The Athenians knew there was a surplus of beauty in relation to power in their city. They could already see the ruins of Athens, whereas, to Thucydides’ eyes, “if the Spartans were to abandon their city, so that only the foundations of the buildings survived, with the passing of time posterity simply would not believe the town had ever been so powerful as it was said to be.”
What distinguishes Sparta from Athens is their different responses to the practice of exchange. In Sparta it provokes terror, in Athens it arouses fascination. Thus the wholeness of the sacred is split into two chemically pure halves. Gold is taken into Sparta but never comes out: “for generation after generation gold has been flowing into Sparta from every people in Greece, and often from barbarian countries too, and it never flows out.” Coins are so heavy and burdensome they can’t even be moved. In Athens, “friendly to speech,” words run spontaneously from the lips in a stream that sluices every culvert of the city. In Sparta the word is always kept tightly in rein.

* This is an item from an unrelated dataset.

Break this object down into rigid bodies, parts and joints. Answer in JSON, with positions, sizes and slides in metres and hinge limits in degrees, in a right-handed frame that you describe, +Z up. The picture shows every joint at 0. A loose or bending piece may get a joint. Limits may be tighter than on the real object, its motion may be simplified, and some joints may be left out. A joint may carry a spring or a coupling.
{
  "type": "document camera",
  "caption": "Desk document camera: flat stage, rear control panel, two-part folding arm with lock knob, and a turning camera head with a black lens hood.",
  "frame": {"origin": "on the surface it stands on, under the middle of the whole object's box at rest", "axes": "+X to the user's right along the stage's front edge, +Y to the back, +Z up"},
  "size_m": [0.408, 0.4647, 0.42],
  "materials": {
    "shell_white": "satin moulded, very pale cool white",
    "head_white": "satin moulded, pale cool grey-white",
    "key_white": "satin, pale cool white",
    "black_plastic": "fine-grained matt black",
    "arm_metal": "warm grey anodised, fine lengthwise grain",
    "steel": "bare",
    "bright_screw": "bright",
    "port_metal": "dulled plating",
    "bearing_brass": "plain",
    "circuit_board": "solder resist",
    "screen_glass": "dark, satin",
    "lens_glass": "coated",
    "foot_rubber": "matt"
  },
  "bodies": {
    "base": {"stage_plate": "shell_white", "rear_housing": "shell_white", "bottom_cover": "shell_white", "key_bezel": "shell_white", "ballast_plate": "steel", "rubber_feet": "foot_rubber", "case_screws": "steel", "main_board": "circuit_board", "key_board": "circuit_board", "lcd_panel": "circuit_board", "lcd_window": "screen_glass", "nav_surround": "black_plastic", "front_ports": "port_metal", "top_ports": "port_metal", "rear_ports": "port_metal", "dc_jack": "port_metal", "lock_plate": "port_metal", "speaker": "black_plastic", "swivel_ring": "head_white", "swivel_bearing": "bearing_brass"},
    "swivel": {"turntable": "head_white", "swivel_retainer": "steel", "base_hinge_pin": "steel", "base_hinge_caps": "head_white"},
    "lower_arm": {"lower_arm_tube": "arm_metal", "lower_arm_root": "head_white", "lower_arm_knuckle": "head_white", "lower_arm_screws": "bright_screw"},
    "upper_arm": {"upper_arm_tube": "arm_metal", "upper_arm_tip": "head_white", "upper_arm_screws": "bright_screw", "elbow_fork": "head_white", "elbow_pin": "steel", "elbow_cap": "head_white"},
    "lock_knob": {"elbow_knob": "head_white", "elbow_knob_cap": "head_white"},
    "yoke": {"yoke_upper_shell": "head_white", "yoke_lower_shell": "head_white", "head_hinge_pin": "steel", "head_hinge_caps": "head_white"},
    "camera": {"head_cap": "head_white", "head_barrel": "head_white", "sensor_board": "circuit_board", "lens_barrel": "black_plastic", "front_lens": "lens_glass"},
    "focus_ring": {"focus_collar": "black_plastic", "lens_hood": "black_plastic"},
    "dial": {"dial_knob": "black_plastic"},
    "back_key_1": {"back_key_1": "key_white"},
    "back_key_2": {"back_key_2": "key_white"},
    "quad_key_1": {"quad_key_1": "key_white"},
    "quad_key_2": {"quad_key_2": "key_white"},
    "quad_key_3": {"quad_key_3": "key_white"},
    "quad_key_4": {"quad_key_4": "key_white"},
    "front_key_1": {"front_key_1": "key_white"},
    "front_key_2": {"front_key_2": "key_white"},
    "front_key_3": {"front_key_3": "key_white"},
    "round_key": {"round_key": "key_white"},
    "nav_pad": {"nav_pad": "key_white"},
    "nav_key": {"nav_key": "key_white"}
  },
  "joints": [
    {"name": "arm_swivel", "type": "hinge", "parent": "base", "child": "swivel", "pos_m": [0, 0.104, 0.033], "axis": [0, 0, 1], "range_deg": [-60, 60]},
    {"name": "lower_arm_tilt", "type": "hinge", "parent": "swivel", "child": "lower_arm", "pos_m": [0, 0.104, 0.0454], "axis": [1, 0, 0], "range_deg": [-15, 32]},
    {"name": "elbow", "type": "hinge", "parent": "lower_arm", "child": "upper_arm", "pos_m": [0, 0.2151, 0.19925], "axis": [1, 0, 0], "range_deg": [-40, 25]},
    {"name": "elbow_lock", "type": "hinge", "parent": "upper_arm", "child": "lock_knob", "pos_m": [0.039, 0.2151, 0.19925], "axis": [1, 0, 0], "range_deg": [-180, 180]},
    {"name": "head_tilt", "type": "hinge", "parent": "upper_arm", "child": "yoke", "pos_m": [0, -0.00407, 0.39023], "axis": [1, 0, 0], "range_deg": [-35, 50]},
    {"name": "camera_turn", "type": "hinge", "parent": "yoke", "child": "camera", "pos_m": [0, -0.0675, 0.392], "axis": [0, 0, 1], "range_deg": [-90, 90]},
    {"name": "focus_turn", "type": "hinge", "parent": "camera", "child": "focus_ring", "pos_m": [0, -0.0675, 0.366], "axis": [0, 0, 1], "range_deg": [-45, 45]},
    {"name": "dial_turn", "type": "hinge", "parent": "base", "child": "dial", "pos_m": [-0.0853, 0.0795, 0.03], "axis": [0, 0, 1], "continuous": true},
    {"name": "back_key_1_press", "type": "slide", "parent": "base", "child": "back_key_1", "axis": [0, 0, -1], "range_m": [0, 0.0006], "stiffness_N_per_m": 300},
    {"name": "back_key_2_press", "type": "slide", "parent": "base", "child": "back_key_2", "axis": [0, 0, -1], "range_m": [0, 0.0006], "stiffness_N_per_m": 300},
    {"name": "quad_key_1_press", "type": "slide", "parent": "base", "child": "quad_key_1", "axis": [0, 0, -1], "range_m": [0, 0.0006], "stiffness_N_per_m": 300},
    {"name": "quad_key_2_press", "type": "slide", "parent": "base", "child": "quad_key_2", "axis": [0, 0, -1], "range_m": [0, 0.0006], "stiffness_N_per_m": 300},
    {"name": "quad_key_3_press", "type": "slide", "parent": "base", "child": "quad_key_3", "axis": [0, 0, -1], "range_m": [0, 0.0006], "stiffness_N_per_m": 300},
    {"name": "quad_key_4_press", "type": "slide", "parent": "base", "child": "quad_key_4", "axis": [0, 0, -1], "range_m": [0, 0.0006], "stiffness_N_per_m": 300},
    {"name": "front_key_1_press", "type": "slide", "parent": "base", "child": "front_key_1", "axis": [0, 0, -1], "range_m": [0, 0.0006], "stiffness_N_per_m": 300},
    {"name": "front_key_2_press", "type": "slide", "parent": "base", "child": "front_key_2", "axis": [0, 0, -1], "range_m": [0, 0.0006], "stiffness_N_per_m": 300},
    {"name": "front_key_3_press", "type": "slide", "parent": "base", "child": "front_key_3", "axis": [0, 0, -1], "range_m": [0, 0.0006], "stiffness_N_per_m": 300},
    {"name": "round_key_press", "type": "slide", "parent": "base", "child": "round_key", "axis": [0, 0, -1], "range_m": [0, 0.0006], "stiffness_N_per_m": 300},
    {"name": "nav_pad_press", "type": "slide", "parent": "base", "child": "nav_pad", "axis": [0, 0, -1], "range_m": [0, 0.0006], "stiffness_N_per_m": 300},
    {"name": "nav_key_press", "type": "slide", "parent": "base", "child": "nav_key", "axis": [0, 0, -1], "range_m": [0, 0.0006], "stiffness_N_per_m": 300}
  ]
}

Spartans’ morality was not based on the weighty precepts that made up the wisdom of the people but on the decision to treat the word as an enemy, foremost exponent of the superfluous. Sparta was an invention for freezing exchange and stabilizing power as far as is humanly possible, which explains the attraction Plato always felt toward Sparta, right up to the late Laws: that order of theirs seemed capable of putting a stop to the proliferation of images.